Ancient Pompeii - a Roman feast of history

You don't have to be an archaeologist or even a scholar of things ancient and Roman to find Pompeii a place of compelling interest. To any visitor, it is fascinatingly compounded of classical mystique, startling familiarities, and romantic history.

Although all the local signposts call it simply the ''Scavi'' - the ''excavations'' - its 155 acres (about three-quarters of which has been excavated so far) certainly amount to a place; it is not just a site.

Today, just as its last inhabitants did 1,904 years ago, you can walk along Pompeii's streets, paved with wheel-rutted stones of hard gray lava; you can cross them on massive steppingstones; you can peer into the restored remains of shop windows, bakeries, laundries, inns, eating places, and, above all, gaze and even walk through the front doors of a large number of private houses. You can stroll around this town's larger public areas, too: its main rectangular forum; and its older, tree-shaded ''triangular forum.''

You can sit on the stone tiers of its large theater and its small theater (the teatro piccolo) trying to imagine the entertainments served up there for the Pompeiians, while simultaneously you breathe in the scent of the wild fennel that today seeds itself in the cracks between the old stones. You can stand in the great amphitheater at the southeast end of the town and evoke the roar of a crowd ferociously involved in some gladiatorial contest or savage animal conflict. Built in 80 BC, this is the oldest known amphitheater in the world. You can puzzle over the strange religious cults, beliefs, superstitions, propitiations, and initiations evidenced in various temples, shrines, and wall paintings throughout the city.
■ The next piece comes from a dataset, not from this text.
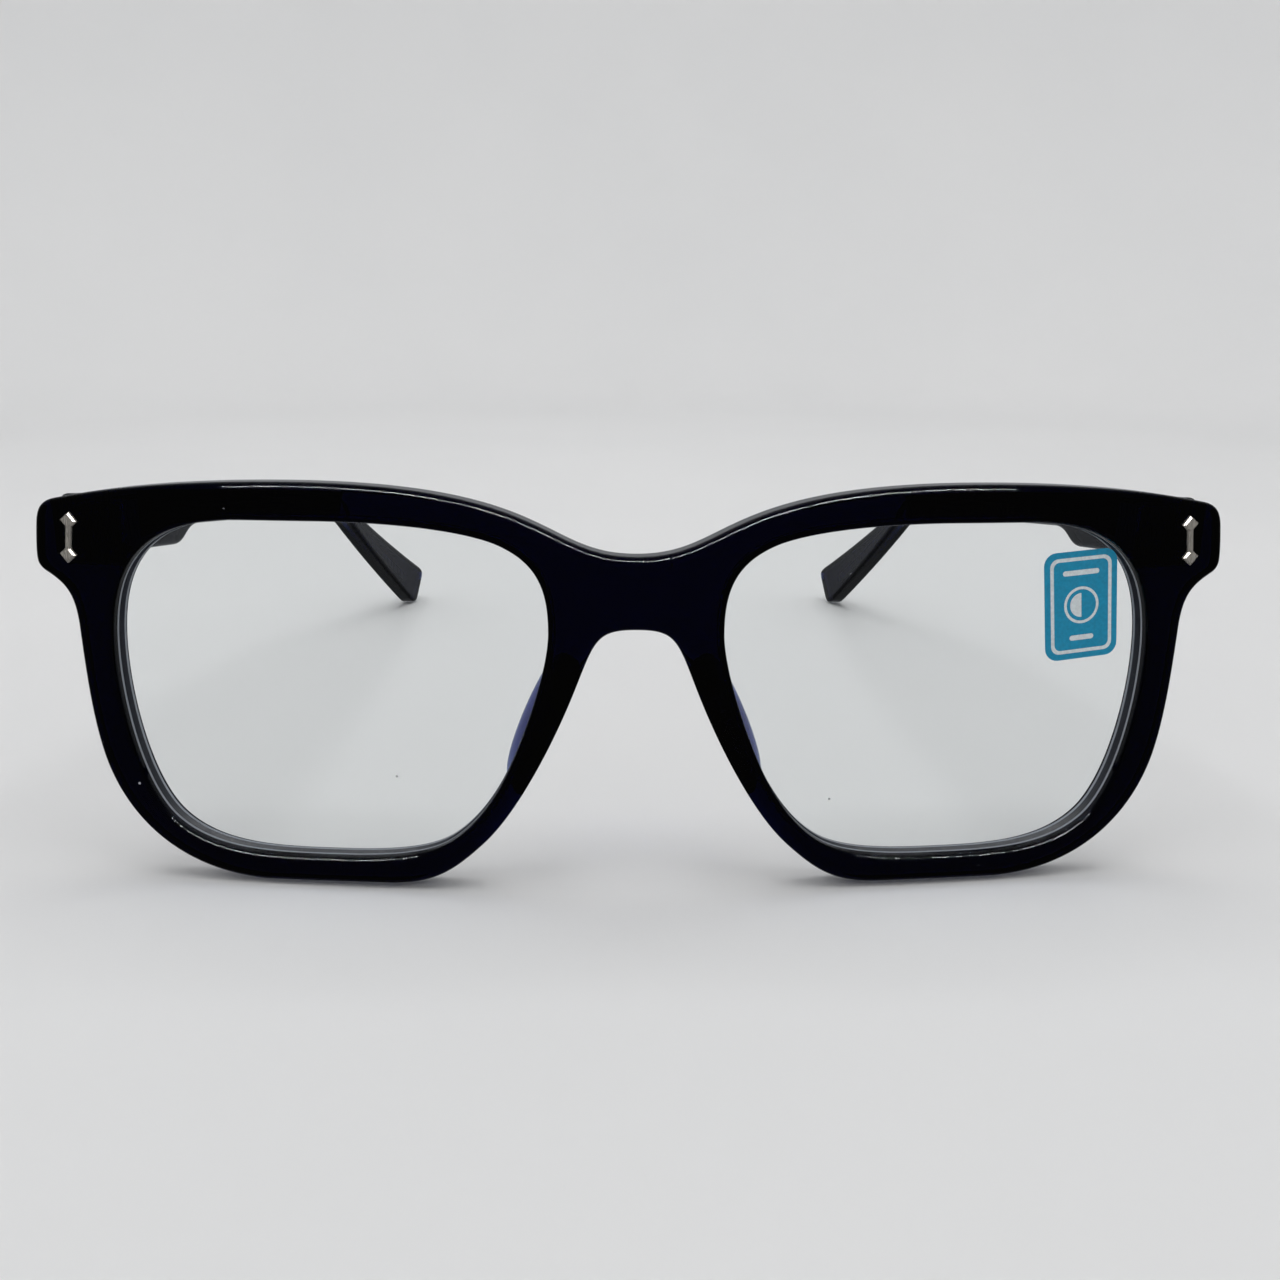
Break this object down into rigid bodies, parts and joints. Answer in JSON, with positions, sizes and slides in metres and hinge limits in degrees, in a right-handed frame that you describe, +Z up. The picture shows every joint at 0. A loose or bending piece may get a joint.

You can trace the complex procedures followed by the citizens of this Campanian town when they used the public thermae, or baths - which they did a great deal. The baths at Pompeii offer much more information about Roman bathing practices than those, for instance, at Rome itself. You can explore the halls, dining rooms, and gardens of private houses, ranging from poor and small to large and imposing, enjoying mosaics, paintings, colonnades, fountains.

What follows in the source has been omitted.